The third Act completes the process by driving the Bantu out of the towns and into the Reserves. It gives the Minister for Native Affairs the power to proclaim any town a closed area. The municipality must inform the Native Affairs Department of the number of natives it requires. No native may live in town except on premises where accommodation is provided for him by his master. No native may live in a town location (the usual place where Bantu live) unless he ministers to the white man’s needs. As soon as he loses employment he becomes in the eyes of the law an excess native, who must be “repatriated” back to the Reserves, even if he was born in the town.
Thus in a nutshell the meaning of this segregation policy is to turn back the stream of the natives from the land to the towns, and to transform the Reserves into a huge central recruiting reservoir and distributing center for native labor, with a quota for the towns, a quota for the mines, and the balance for the farms. The pass system, which requires the Bantu to carry on his person a poll-tax receipt, a certificate of labor or contract pass, an exemption pass, besides various special passes allowing him to travel, to be out at night, to work as a casual laborer, etc., will make it impossible for him to choose freely between town labor and farm labor. And the taxation system, which today results in 70,000 natives a year being sent to jail, together with the “modification” of the prison system, will complete the development of the Bantu “on his own lines.”

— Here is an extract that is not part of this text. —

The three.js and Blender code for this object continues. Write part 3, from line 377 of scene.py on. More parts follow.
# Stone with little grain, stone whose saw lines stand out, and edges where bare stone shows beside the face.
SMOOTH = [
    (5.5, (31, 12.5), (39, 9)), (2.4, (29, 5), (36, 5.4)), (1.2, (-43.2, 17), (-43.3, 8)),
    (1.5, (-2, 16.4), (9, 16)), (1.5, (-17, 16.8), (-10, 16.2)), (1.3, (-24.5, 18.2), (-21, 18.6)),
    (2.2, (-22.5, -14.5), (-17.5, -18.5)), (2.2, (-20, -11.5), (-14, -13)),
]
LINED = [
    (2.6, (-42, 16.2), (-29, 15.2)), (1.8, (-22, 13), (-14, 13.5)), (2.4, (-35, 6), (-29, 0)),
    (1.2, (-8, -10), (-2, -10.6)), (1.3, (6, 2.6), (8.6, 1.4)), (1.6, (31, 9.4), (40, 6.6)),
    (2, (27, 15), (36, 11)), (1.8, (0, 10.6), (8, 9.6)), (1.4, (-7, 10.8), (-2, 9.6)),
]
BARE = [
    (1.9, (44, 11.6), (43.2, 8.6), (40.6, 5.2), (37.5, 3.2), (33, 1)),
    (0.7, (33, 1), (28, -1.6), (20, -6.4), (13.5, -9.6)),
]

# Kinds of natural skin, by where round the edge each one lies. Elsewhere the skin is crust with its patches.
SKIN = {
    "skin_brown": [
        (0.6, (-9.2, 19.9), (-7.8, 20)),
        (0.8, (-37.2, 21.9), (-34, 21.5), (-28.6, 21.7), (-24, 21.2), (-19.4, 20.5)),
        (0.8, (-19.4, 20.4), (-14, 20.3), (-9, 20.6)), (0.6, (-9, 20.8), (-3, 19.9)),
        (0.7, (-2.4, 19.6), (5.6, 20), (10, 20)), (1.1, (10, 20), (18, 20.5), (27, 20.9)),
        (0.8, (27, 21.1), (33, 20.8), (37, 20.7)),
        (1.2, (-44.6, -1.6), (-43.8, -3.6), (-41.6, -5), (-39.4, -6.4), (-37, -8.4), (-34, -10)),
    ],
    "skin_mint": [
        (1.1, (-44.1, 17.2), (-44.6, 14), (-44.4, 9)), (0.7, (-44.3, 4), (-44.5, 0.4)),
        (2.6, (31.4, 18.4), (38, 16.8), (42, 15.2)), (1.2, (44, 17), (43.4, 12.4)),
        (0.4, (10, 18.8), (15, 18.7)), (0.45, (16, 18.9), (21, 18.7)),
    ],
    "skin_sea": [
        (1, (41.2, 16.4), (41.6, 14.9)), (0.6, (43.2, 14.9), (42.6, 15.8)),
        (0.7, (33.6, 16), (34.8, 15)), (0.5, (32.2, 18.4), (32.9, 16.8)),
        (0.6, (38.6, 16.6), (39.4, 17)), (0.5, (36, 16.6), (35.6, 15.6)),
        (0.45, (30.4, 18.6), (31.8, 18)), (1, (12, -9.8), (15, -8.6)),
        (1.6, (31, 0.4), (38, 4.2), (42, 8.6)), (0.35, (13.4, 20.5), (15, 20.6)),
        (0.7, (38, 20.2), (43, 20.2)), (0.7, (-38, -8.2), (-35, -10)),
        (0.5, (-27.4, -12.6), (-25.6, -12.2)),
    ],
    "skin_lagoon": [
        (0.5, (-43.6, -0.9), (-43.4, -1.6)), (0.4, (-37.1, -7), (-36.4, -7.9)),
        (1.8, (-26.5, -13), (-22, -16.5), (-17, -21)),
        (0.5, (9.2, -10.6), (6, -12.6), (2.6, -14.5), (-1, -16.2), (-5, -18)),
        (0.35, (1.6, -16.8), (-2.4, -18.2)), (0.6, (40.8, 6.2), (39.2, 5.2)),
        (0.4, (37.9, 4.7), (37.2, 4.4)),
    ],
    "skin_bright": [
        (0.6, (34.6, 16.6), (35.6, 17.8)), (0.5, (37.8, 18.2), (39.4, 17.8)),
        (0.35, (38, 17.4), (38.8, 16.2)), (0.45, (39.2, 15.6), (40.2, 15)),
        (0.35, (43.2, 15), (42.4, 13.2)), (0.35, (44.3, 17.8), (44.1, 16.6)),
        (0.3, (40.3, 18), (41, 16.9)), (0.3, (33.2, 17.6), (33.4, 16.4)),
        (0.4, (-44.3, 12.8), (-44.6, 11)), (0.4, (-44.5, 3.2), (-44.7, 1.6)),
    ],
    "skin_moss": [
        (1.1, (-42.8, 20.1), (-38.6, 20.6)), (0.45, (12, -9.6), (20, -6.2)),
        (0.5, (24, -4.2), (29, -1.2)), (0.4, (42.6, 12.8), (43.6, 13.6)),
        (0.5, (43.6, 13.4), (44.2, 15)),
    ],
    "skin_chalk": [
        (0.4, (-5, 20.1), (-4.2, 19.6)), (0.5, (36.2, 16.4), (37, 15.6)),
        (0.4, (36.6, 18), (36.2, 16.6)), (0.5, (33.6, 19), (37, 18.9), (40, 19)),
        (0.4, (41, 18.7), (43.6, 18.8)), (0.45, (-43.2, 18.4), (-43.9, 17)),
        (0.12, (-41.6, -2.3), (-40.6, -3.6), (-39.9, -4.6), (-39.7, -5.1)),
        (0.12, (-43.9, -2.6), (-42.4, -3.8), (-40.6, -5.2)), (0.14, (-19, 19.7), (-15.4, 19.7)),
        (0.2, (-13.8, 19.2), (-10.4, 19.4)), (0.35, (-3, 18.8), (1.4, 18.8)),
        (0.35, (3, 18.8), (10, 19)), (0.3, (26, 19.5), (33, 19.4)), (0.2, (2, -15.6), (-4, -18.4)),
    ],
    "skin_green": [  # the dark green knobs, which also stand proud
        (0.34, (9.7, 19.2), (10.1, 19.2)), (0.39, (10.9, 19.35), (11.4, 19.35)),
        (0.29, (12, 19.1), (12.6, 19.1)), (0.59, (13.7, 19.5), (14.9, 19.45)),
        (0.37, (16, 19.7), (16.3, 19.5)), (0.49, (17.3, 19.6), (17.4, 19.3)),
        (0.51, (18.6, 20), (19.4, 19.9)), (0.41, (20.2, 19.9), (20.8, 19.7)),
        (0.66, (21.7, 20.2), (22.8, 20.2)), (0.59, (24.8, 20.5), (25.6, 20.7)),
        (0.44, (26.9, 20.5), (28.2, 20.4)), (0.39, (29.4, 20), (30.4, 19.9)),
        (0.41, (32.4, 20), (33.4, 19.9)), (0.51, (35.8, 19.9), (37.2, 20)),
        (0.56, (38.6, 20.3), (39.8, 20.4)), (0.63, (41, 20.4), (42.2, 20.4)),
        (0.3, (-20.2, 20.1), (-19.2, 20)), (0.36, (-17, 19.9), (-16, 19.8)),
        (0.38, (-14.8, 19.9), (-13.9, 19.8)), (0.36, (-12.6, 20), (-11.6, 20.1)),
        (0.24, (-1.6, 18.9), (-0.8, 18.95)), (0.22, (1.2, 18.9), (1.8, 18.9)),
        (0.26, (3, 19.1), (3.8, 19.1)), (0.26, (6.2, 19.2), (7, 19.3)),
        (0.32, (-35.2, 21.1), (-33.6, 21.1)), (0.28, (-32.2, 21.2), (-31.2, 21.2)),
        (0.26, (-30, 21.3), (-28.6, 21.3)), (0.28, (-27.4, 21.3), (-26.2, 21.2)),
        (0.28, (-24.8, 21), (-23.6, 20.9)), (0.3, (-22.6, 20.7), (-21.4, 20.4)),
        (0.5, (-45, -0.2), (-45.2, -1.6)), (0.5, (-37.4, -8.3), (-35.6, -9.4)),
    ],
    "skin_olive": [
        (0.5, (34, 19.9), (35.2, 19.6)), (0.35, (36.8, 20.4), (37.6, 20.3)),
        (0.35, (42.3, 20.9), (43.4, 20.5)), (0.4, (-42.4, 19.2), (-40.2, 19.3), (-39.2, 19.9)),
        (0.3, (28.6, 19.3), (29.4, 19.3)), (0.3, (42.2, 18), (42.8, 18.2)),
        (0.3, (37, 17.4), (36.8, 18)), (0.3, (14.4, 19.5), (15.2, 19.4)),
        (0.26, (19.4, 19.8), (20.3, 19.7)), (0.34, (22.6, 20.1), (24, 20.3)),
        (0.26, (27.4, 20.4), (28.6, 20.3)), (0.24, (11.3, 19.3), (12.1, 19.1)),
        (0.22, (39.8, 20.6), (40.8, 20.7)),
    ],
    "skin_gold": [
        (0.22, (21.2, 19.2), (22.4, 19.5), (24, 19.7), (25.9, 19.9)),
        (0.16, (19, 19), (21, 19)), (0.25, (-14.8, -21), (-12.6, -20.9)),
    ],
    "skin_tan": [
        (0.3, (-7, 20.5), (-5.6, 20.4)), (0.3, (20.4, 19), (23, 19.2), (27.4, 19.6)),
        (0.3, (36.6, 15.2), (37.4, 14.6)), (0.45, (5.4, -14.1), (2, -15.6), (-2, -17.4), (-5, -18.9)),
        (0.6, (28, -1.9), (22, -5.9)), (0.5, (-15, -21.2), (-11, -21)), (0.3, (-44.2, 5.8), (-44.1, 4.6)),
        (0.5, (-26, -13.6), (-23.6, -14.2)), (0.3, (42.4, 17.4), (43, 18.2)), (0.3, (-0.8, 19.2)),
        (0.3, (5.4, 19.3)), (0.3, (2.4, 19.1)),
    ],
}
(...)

The question will surely be put: Was there no opposition on the part of the Bantu, no support for them on the part of the white workers? At first a strong opposition movement developed among the Bantu masses in the urban areas and in the territories. The All-African Convention that came into being as a result of this movement was in its first session militant, full of will power, unanimity and decisiveness. But by left phraseology and fiery promises to “fight,” the old Bantu misleaders managed to get a mandate from the delegates. And their “fight” consisted in negotiating behind the scenes for some crumbs, which they would show to the next conference as evidence of what they had done for the people. In the meantime they worked hard to sidetrack and break the Convention, which was menacing their own moribund organizations and challenging their leadership. With the help of the old traitors of the working class (the Kadalies and Champions) and the new traitors (the Stalinists) they succeeded in breaking up the All-African Convention.

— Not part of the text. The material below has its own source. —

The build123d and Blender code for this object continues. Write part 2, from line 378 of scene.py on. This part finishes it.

The Government materially helped to break the opposition by offering a new bribe to the Bantu misleaders, and by holding out a bait for the land-hungry masses. They established a Native Representative Council, with advisory functions only, which was to meet once a year to listen to the Secretary for Native Affairs. This fine bribe was offered to 16 leaders, who got salaries and expenses for doing nothing, and for no responsibility whatsoever. But a much more audacious trick was performed with the bait for the masses – they were offered 7¼ million morgen of new land! And the poor landless Bantu did not realize, and does not realize even today, that the offer was a fake!
The Land Act of 1913 fixed the area of the native Reserves at 10,410,290 morgen. The Land Act of 1936 fixed the area at 17,660,290 morgen. Isn’t it obviously an addition of 7¼ million? The swindle consists in this: the 1913 Act set down a minimum figure for the area of the Reserves, and provided for the setting aside of additional land for native occupation at a later stage. The Government then hoped to evict the natives and reduce the area actually occupied by them to the 10 million figure. But the outcry and revolts that followed the evictions forced the Government to suspend the working of the Act, the more so as the first World War intervened and the assistance of the Bantu was needed. In 1916 the Beaumont Commission found 17,803,455 morgen of land in native occupation, and recommended to include 8,365,744 morgen in the Reserves, adding in its report: “it will be found that most of them (the 8 million morgen) are already occupied by natives and there is not much room for more.” After the war another commission was appointed – the Provincial Commission – but it could not reduce the Beaumont Commission’s proposals below 7,521,233 morgen. The Parliamentary Select Committees fared no better. And because these areas are already in native occupation, the Fusion Government decided to include them as land “still to be bought”! It began to dawn on the Bantu that the promise of new land was a fraud when at the Native Conferences the Government officials could not answer questions as to how much land was still not in native occupation. And when the officials produced a map the delegates found that in point of fact there was no new land. The conference was closed in confusion. Also in parliamentary speeches some undiplomatic members let slip the information that all the land is already in native possession.
Yet this fraud achieved its results for the ruling classes. At the most vital moment it took the wind out of the sails of the opposition. For when the All-African Convention was called upon to defend the Cape franchise, there was many a Bantu delegate who replied: “The Government is going to give us land, and we need the land more than the vote.”
During the three years of agitation, conferences and meetings, when Hertzog’s infamous native policy was receiving legislative sanction, the white workers gave no assistance, not even moral support, to those who were being crushed by their exploiters. The Labour Party gave its full and wholehearted cooperation to the slaveowners and imperialists. The trade unions remained silent. Only those who have no voice either in the political or the economic wing of the movement were sympathetic to the equally voiceless Bantu – the colored and the Indians.
The white worker in South Africa silently accepts the crumbs of super-profits derived from his brother worker with a black skin. The war will change all this.
However dark the present may be for the Negro and the Bantu, however heavy the chains that weigh down the black man both in the “New World” and in “the land of his birth,” the time is not far distant when the black man, together with all the nationally oppressed colonial people and all the exploited workers, will smash his chains and take his destiny in his own hands, contributing his rightful share to the building of a new World Order. Today imperialism is waging another World War. It will be the last one. Tomorrow is ours. The awakening must come and will come. This time the united effort of the exploited workers with the enslaved colonial people will smash all the chains to achieve victory in socialism.
1. A morgen is equivalent to 21/9 English acres.
2. The Fusion Government resulted fram an alliance between the old Nationalist Party, led by the then Prime Minister, General Hertzog, and the South African Party, led by the present Prime Minister, General Smuts. The Nationalist Party represented the interests of the feudal landowners, while the South African Party represented chiefly the interests of the Chamber of Mines, that is, British Imperialism.